Tied to the above concerns is the Law Commission’s preliminary view that funders should be regulated. The express manner of regulation is the subject of discussion, with the Law Commission recognising that there is no global standard. Self-regulation is an option, as well as more formal financial services regulation.

In our view, any funder regulation must ensure the right balance between protecting litigants’ (and the public’s) interests, while at the same time ensuring access to justice. Sophisticated funders provide a valuable service, as many class members are unable (or unwilling in many cases) to put their own money into proceedings.
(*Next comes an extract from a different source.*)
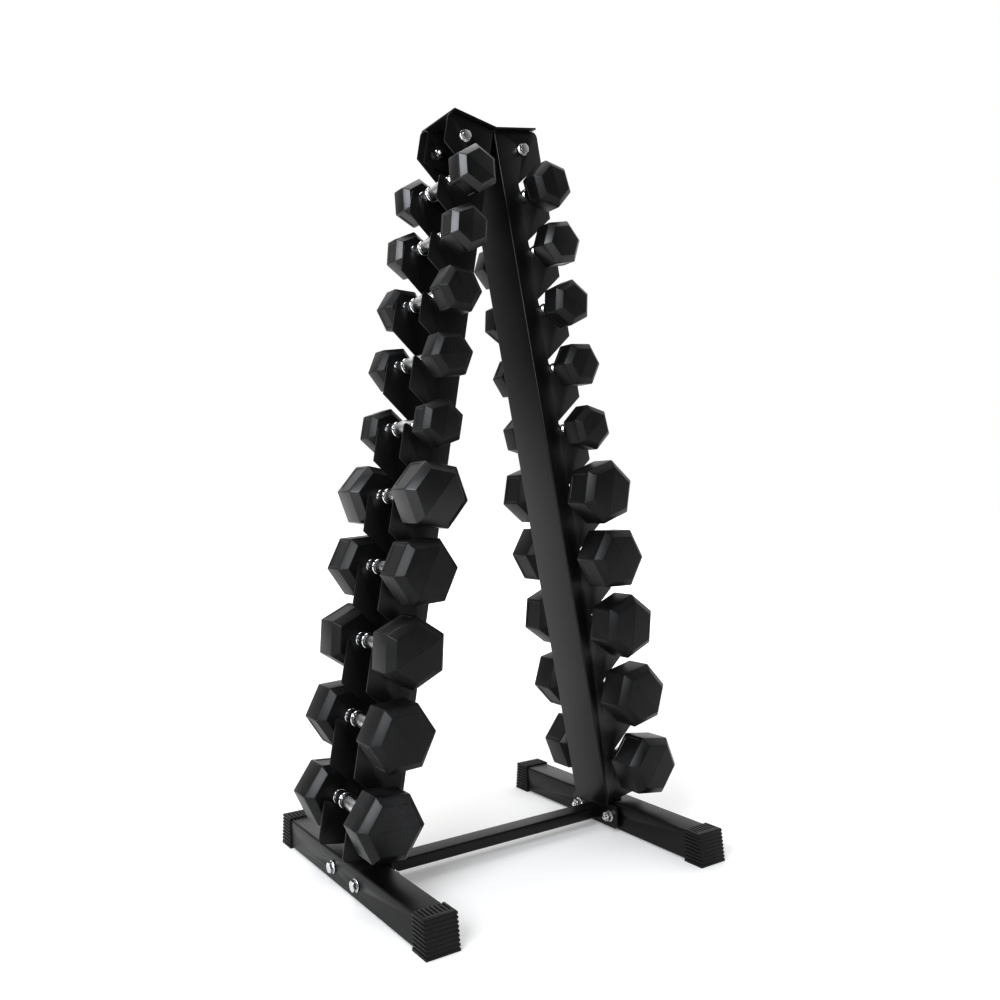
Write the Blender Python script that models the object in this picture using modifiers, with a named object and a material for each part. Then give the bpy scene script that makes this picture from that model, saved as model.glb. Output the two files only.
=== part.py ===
"""Two-sided dumbbell rack with twenty hexagonal dumbbells.

Two steel channels lean together like the letter A. Each stands on a square foot tube, a flat
cross bar holds the feet apart, and a bent bracket bolts the tops together. The channels'
flanges point outwards and are cut into ten hooks each, and a dumbbell's handle lies across
the front and the rear hook at every level.

X runs from the left foot to the right one, Y runs from the front to the back, Z is up, and
the origin is on the floor in the middle of the rack. Lengths are in metres.
"""

import math

import bpy
from mathutils import Matrix, Vector

# ---- Driving dimensions ------------------------------------------------------------------

GAP = 0.0003  # between pieces that touch

FOOT_SPACING = 0.530  # centre line of one foot to the other
FOOT_SIZE = 0.050  # square tube
FOOT_WALL = 0.002
FOOT_LENGTH = 0.528  # tube without its caps

CAP_WALL = 0.0025  # how far a cap stands proud of its tube
CAP_SLEEVE = 0.030  # length of tube inside a cap
CAP_END = 0.012  # thickness of a cap's end at the floor
CAP_SLANT = 0.0067  # how much shorter a cap is at the top

CHANNEL_LENGTH = 1.240
CHANNEL_WIDTH = 0.098  # over both flanges
CHANNEL_DEPTH = 0.092  # web to flange edge
CHANNEL_SHEET = 0.0025
CHANNEL_INSET = 0.016  # web inside the foot's inner face, at the foot's top
WEB_DROP = 0.005  # how far the web runs below the flanges
TOP_CORNER = 0.010
BOTTOM_CORNER = 0.008

HOOKS = 10
TOP_TIP = 0.054  # channel's top down to the first tooth's tip
FIRST_PITCH = 0.1002  # between the two highest hooks
PITCH_GROWTH = 0.0043  # added to each pitch below it
THROAT_RISE = 0.037  # a tooth's sloping edge, measured along the channel
SADDLE_RADIUS = 0.026
SADDLE_DEPTH = 0.060  # saddle's centre out from the web
SADDLE_DROP = 0.042  # saddle's centre below its tooth's tip
SADDLE_END = math.radians(305)  # where the saddle's arc ends
LIP_RADIUS = 0.004
LIP_DROP = 0.0625  # lip's centre below its tooth's tip

BRACKET_SHEET = 0.003
BRACKET_REACH = 0.086  # length of each half of the roof
BRACKET_OVERHANG = 0.0085  # roof beyond the flanges, front and rear
BRACKET_LIFT = 0.0012  # roof above the channels' ends
TAB_LENGTH = 0.060
TAB_DEPTH = 0.072
TAB_INSET = 0.008  # tab's edge from the web

BAR_DEPTH = 0.036
BAR_HEIGHT = 0.020
BAR_WALL = 0.0015
END_PLATE = 0.004
END_PLATE_WIDTH = 0.132
END_PLATE_HEIGHT = 0.042
END_PLATE_CORNER = 0.008

SEAT_SHEET = 0.004  # welded seat between a channel and its foot
SEAT_REACH = 0.034
SEAT_DROP = 0.042  # seat's tab, down the foot's inner face

BOLT_RADIUS = 0.005
BOLT_HOLE = 0.0055
BOLT_WASHER = 0.0108
BOLT_WASHER_SHEET = 0.0018
HEX_RADIUS = 0.0092  # corner radius of heads and nuts
HEAD_HEIGHT = 0.0065
NUT_HEIGHT = 0.008
WASHER_HOLE = 0.0054
THREAD_END = 0.006  # thread beyond its nut
FOOT_BOLT_SPACING = 0.091
TOP_BOLT_DEPTH = 0.055  # out from the web
TOP_BOLT_DROP = 0.0313  # below the channel's top

# A head is chamfered at both of its ends.
SMALL = {"flats": 0.071, "thickness": 0.052, "chamfer": 0.010, "grip": 0.142}
LARGE = {"flats": 0.100, "thickness": 0.072, "chamfer": 0.012, "grip": 0.134}
SMALL_COUNT = 5  # small dumbbells on the upper hooks of each side
HANDLE_RADIUS = 0.0112  # where it lies on the hooks
HANDLE_SWELL = 0.0135  # in the middle of the hand
HANDLE_NECK = 0.040  # the neck's start, from the middle
HANDLE_FACETS = 16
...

So long as there is a group of funders prepared to take that risk then, consistent with the Law Commission’s preliminary view, we see litigation funding as desirable.

Next steps and timing

It appears that the Law Commission will remain busy in 2021, with submissions or comments on the Issues Paper open until 11 March 2021.

The Law Commission will then take this feedback into account as it develops recommendations. Further consultation is expected, with a final report to the Minister of Justice expected in May 2022.

We also expect to see further case law on class action procedure while the law reform process runs its course.